Fragrance by Christian Dior
- Notes: A spicy floral elixir
- Top notes: Coriander, orange blossom, plum, black pepper, star anise
- Heart notes: Tuberose Absolute, rose de mai, carnation, jasmine, labdanum, berries, cinnamon, honey
- Base notes: Vanilla, Amber, Sandalwood, Cedarwood, Vetiver, Heliotrope, Opopanax, Musk
- Released: July 4, 1985
- Label: Parfums Christian Dior
- Tagline: Poison is my potion
- Flanker(s): Tendre Poison Hypnotic Poison Pure Poison Midnight Poison Poison Girl
- Predecessor: Dior Dior
- Successor: Dune

= Poison (perfume) =

Perfume by Christian Dior

Poison is a perfume for women introduced by Parfums Christian Dior in 1985. The popularity of the scent made it become a brand in its own right and resulted in the subsequent release of five flanker fragrances: Tendre Poison, Hypnotic Poison, Pure Poison, Midnight Poison, and Poison Girl.

== Concept ==
By 1980, Dior was enjoying robust product sales in Europe. At the time, the company was one of the top two cosmetics companies in the region. However, they were not able to achieve the same level of success in the American cosmetics market, as they were ranked as the twentieth best selling cosmetics company in United States.

In order to close the gap between Dior's sales on both sides of the Atlantic, the company's president Maurice Roger commissioned a blockbuster fragrance that would dominate the American market. Dior invested heavily in meticulous research and development.

Dior developed a savvy marketing strategy based on the controversial name of
Yves Saint Laurent's top-selling fragrance, Opium. The company wanted a name for the new fragrance that would generate massive publicity and, in turn, sales. In 1983, Dior licensed the name Poison.

== The scent ==
After testing approximately 800 scents created by independent perfumers, Dior selected a bombastic fragrance created by perfumier Edouard Flechier. It was a scent unlike any other with notes of wild berries, sandalwood, musk, jasmine, orange blossom, coriander, vetiver, pepper, cedar, cinnamon, rosewood, plum, heliotrope, tuberose, vanilla, rose de mai absolute, cistus labdanum and opopanax.

==Bottle design==
The bottle was researched in depth. A unique bottle was crafted for Poison and designed to look like forbidden fruit. The color of the apple shaped bottle is a deep shade of amethyst, and the neck is gold with a crystal stopper.

== Marketing ==
On its 1985 release, the brand ambassador for the fragrance was French actor Isabelle Adjani. She remained the face of the advertising campaign for several years.

== Awards ==
Poison won a FiFi Award in 1987.

== Variants of Poison ==
===Tendre Poison===
In 1994, Flechier created a follow-up fragrance called Tendre Poison which he designed for a more youthful demographic.
The spokesmodels were Paul Sculfor and Laurence Vanhaeverbeke.

===Hypnotic Poison===
Hypnotic Poison was created launched in 1998. Created by perfumer Annick Menardo the fragrance is an oriental vanilla scent. The top notes are plum, apricot and coconut with tuberose, jasmine, rose, caraway and lily of the valley middle notes. The base notes are musk, vanilla, sandalwood and almond.

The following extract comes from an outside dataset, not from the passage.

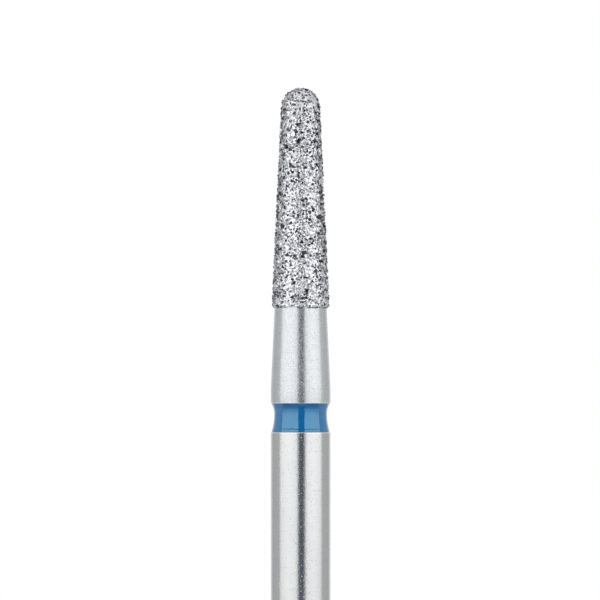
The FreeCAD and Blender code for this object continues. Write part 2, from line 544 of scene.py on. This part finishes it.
def nickel_bond(places):
    """The plating: uneven, drawn up a little round each grain, with a ragged lower edge."""
    tree = kdtree.KDTree(len(places))
    for k, p in enumerate(places):
        tree.insert(p, k)
    tree.balance()
    core = Head(0)
    face = Head(bond_thickness)
    edge_z = coat_edge_z + bond_edge_round
    edge_centre = np.array((face.radius_at(edge_z) - bond_edge_round / math.cos(taper), edge_z))
    edge = arc(edge_centre, bond_edge_round, -math.pi / 2, taper)
    outer = edge[:-1] + cut_into([edge[-1], face.join], plating_step) + face.ball()[1:]
    core_foot = np.array((core_edge_radius, coat_edge_z))
    inner = core.ball()[::-1] + cut_into([core.join, core_foot], hidden_step)[1:]

    def lumpy(points):
        moved = []
        for p in points:
            place = Vector(p)
            radius = math.hypot(p[0], p[1])
            on_cone = radius > core.radius_at(p[2]) + 0.6 * bond_thickness
            on_ball = p[2] > core_tip_z + 0.5 * bond_thickness
            if (on_cone or on_ball) and p[2] > coat_edge_z + 0.2 * bond_edge_round:
                axis = Vector((0, 0, min(max(p[2], coat_edge_z), face.centre[1])))
                out = (place - axis).normalized()
                away = tree.find(place)[2]
                climb = climb_height * math.exp(-(away / climb_reach) ** 2)
                lump = lump_height * noise.noise(place / lump_size)
                place = place + out * (climb + lump - lump_height)
            rise = max(0.0, 1 - (p[2] - coat_edge_z) / rim_reach) * rim_height(math.atan2(p[1], p[0]))
            moved.append(place + Vector((0, 0, rise)))
        return np.array(moved)

    return turned("nickel_plating", outer + inner, turns_nickel, lumpy)


dressed(steel_blank(), "steel_blank", ground_steel())
dressed(enamel_ring(), "enamel_ring", blue_enamel())
grit_places = grit()
dressed(nickel_bond(grit_places), "nickel_bond", plated_nickel())

# Camera: level, far off, with the lower shank out of the picture as in the photograph, in its pixels
photo_scale = 37.28 / MM
photo_size = 600
photo_axis_x = 300.6
photo_tip_y = 87
view_distance = 0.40
view_width = photo_size / photo_scale
view_centre_z = grain_tip_z - (photo_size / 2 - photo_tip_y) / photo_scale
camera = bpy.data.objects.new("camera", bpy.data.cameras.new("camera"))
bpy.context.scene.collection.objects.link(camera)
camera.data.sensor_width = 36
camera.data.lens = camera.data.sensor_width * view_distance / view_width
camera.data.clip_start = 0.01
camera.data.clip_end = 5
camera.location = ((photo_size / 2 - photo_axis_x) / photo_scale, -view_distance, view_centre_z)
camera.rotation_euler = (math.pi / 2, 0, 0)
bpy.context.scene.camera = camera

# Light: two softboxes in front with a gap between them for the camera, and cards all round
light_centre = Vector((0, 0, view_centre_z))
softbox_distance = 0.2
card_distance = 0.38
patch_steps = 12
corner_reach = 0.7


def direction(azimuth, elevation):
    """Azimuth 0 is towards the camera and positive to its right, in degrees."""
    a, e = math.radians(azimuth), math.radians(elevation)
    return Vector((math.sin(a) * math.cos(e), -math.cos(a) * math.cos(e), math.sin(e)))


def level_in_bur(azimuth, elevation):
    """The elevation at this azimuth of an edge that the bur reflects as a level line."""
    return math.degrees(math.asin(math.sin(math.radians(elevation)) * math.cos(math.radians(azimuth) / 2)))


def glowing(name, colour):
    """A material that only gives light, by the share of it that the mesh holds."""
    material = bpy.data.materials.new(name)
    material.use_nodes = True
    tree = material.node_tree
    tree.nodes.clear()
    out = tree.nodes.new("ShaderNodeOutputMaterial")
    shader = add(tree, "ShaderNodeEmission", Color=(*colour, 1))
    share = add(tree, "ShaderNodeAttribute", attribute_name="share")
    tree.links.new(share.outputs["Fac"], shader.inputs["Strength"])
    tree.links.new(shader.outputs["Emission"], out.inputs["Surface"])
    return material


def patch(name, distance, azimuths, low_edge, high_edge, colour, level=False, rise=(1.0,), edge_share=1.0):
    """Part of a sphere round the bur that gives light. Each edge is a few elevations, evenly spread.

    rise is how the light goes from the low edge to the high one, also evenly spread. It falls off
    towards all the edges too, down to edge_share of that in the middle."""
    points, faces, shares = [], [], []
    sides = (azimuths, low_edge, high_edge)
    for k in range(patch_steps + 1):
        u = k / patch_steps
        azimuth, low, high = (np.interp(u, np.linspace(0, 1, len(side)), side) for side in sides)
        if level:
            low, high = level_in_bur(azimuth, low), level_in_bur(azimuth, high)
        for m in range(patch_steps + 1):
            v = m / patch_steps
            points.append(light_centre + direction(azimuth, low + (high - low) * v) * distance)
            fall = 1 - (1 - edge_share) * min(1.0, math.hypot(u - 0.5, v - 0.5) / corner_reach)
            shares.append(fall * np.interp(v, np.linspace(0, 1, len(rise)), rise))
    for k in range(patch_steps):
        for m in range(patch_steps):
            first = k * (patch_steps + 1) + m
            faces.append((first, first + 1, first + patch_steps + 2, first + patch_steps + 1))
    made = piece_of(name, points, faces, smooth=False)
    made.data.attributes.new("share", "FLOAT", "POINT").data.foreach_set("value", shares)
    made.data.materials.append(glowing(name, colour))
    made.visible_camera = False
    made.visible_shadow = False
    return made


def softbox(name, azimuths, low_edge, high_edge):
    colour = (soft_level,) * 3
    patch(name, softbox_distance, azimuths, low_edge, high_edge, colour, True, soft_rise, soft_edge_share)


def card(name, azimuths, low_edge, high_edge, colour, level=False, rise=(1.0,), distance=card_distance):
    """A patch that only shows in reflections."""
    made = patch(name, distance, azimuths, low_edge, high_edge, colour, level, rise)
    made.data.materials[0].cycles.emission_sampling = "NONE"
    made.visible_diffuse = False


soft_level = 1.65
soft_edge_share = 0.845
soft_rise = (0.55, 0.62, 0.85, 1.0, 1.08, 1.15)
above_rise = (1.9, 1.0, 1.0, 1.0, 1.0)
below_rise = (0.8, 0.5, 0.36, 0.46, 0.54)
behind = 1.05 * card_distance
far_behind = 1.1 * card_distance
dark_grey = (0.075, 0.09, 0.12)
green_grey = (0.635, 0.65, 0.635)
violet_grey = (0.60, 0.60, 0.64)
edge_grey = (0.52, 0.54, 0.53)
back_grey = (0.30, 0.31, 0.33)
low_grey = (0.70, 0.71, 0.72)
below_grey = (0.96, 0.99, 1.04)
under_grey = (0.58, 0.59, 0.62)
pale = (0.95, 0.95, 0.95)
softbox("softbox_left", (-87, -10.4), (-26, -29, -30, -30), (26.4, 26.4))
softbox("softbox_right", (17.6, 89), (-32, -31, -28, -20), (26.4, 26.4))
card("card_above_left", (-88, -10.4), (28.6, 28.6), (86, 86), pale, True, above_rise)
card("card_above_right", (17.6, 89), (28.6, 28.6), (86, 86), pale, True, above_rise)
card("card_by_camera", (-14, 21), (-42, -42), (36, 36), dark_grey, distance=behind)
card("card_between", (-88, 88), (20, 20), (36, 36), dark_grey, distance=behind)
card("card_below", (-180, 180), (-64, -64), (-20, -20), below_grey, rise=below_rise, distance=far_behind)
card("card_under", (-180, 180), (-90, -90), (-64, -64), under_grey, distance=far_behind)
card("card_low_behind", (92, 268), (-62, -62), (-20, -20), low_grey)
card("card_floor_left", (-80, -14), (-90, -90), (-59, -59), pale)
card("card_floor_right", (21, 80), (-90, -90), (-59, -59), pale)

# The cards round the back, by the azimuths that each spans
round_the_back = {
    "card_edge_left": ((-94, -87.5), edge_grey),
    "card_edge_right": ((89, 95), edge_grey),
    "card_beside_left": ((-120, -94), green_grey),
    "card_beside_right": ((95, 120), green_grey),
    "card_behind_left": ((-145, -120), violet_grey),
    "card_behind_right": ((120, 145), violet_grey),
    "card_back_left": ((-172, -145), pale),
    "card_back_right": ((145, 172), pale),
    "card_back": ((172, 188), back_grey),
}
for name, (azimuths, colour) in round_the_back.items():
    card(name, azimuths, (-42, -42), (50, 50), colour)

# Floor and world
floor_radius = 0.12
floor_drop = 0.01 * MM
floor_steps = 96
floor_lift = 0.24
world_light = 0.65


def floor():
    """A pale disc under the bur. The camera sees it lighter than it is lit, and through it from below."""
    turns = [2 * math.pi * k / floor_steps for k in range(floor_steps)]
    points = [(floor_radius * math.cos(turn), floor_radius * math.sin(turn), -floor_drop) for turn in turns]
    made = piece_of("floor", points, [tuple(range(floor_steps))], smooth=False)
    material, tree, shader = new_material("pale_floor")
    cloudy = tinted(tree, spots(tree, 0.02), (0.92, 0.92, 0.92), (0.95, 0.95, 0.95))
    tree.links.new(cloudy, shader.inputs["Base Color"])
    shader.inputs["Roughness"].default_value = 0.8
    shader.inputs["Emission Color"].default_value = (1, 1, 1, 1)
    to_camera = add(tree, "ShaderNodeLightPath").outputs["Is Camera Ray"]
    tree.links.new(worked(tree, "MULTIPLY", to_camera, floor_lift), shader.inputs["Emission Strength"])
    from_below = add(tree, "ShaderNodeNewGeometry").outputs["Backfacing"]
    seen = tree.nodes.new("ShaderNodeMixShader")
    clear = tree.nodes.new("ShaderNodeBsdfTransparent")
    tree.links.new(from_below, seen.inputs["Fac"])
    tree.links.new(shader.outputs["BSDF"], seen.inputs[1])
    tree.links.new(clear.outputs["BSDF"], seen.inputs[2])
    tree.links.new(seen.outputs["Shader"], tree.nodes["Material Output"].inputs["Surface"])
    made.data.materials.append(material)
    made.visible_glossy = False
    made.visible_shadow = False


def white_room():
    """A world that is white to the camera, in gloss and through glass, and a little dimmer as a light."""
    world = bpy.data.worlds.new("white_room")
    bpy.context.scene.world = world
    world.use_nodes = True
    tree = world.node_tree
    path = tree.nodes.new("ShaderNodeLightPath")
    seen = worked(tree, "MAXIMUM", path.outputs["Is Camera Ray"], path.outputs["Is Glossy Ray"])
    seen = worked(tree, "MAXIMUM", seen, path.outputs["Is Transmission Ray"])
    background = tree.nodes["Background"]
    background.inputs["Color"].default_value = (1, 1, 1, 1)
    tree.links.new(spread(tree, seen, world_light, 1.0, 0.0, 1.0), background.inputs["Strength"])


floor()
white_room()

bpy.context.scene.view_settings.view_transform = "Standard"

Spokesmodels for the fragrance include actors Monica Bellucci and Milla Jovovich. Most recently French actor Mélanie Laurent appeared in a commercial directed by David Lynch.

===Pure Poison===
Pure Poison was created by Carlos Benaim, Dominique Ropion and Olivier Polge in 2004. The fragrance is bergamot, jasmine, sandalwood, orange blossom, white musk and amber.

In 2006, Dior released Pure Poison Elixir, an updated version of the fragrance, in a spray bulb mother of pearl bottle. The scent became more nuanced with the addition of cocoa bean absolute.

The spokesmodel was Letícia Birkheuer.

===Midnight Poison===
In 2007, with John Galliano at the helm of the House of Dior, a fifth fragrance was added to the series. Midnight Poison was contained in a sapphire blue bottle. The scent was created by Jacques Cavallier, Olivier Cresp and François Demanchy.

The top note are orange blossom and bergamot. The middle notes are rose. The base notes are patchouli, amber and vanilla.

The spokesmodel for the fragrance is actor Eva Green.

===Poison Girl===
In 2016, Dior released another variant of the original Poison perfume called Poison Girl. Created by perfumer François Demachy, the fragrance comes in a clear, pink bottle. It has a top note of bitter orange, a Grasse and Damascus Rose heart note, and a base note of Venezuelan tonka bean. The scent also has sandalwood, tolu balm, almond, and vanilla.

The spokesmodel for the fragrance is Camille Rowe.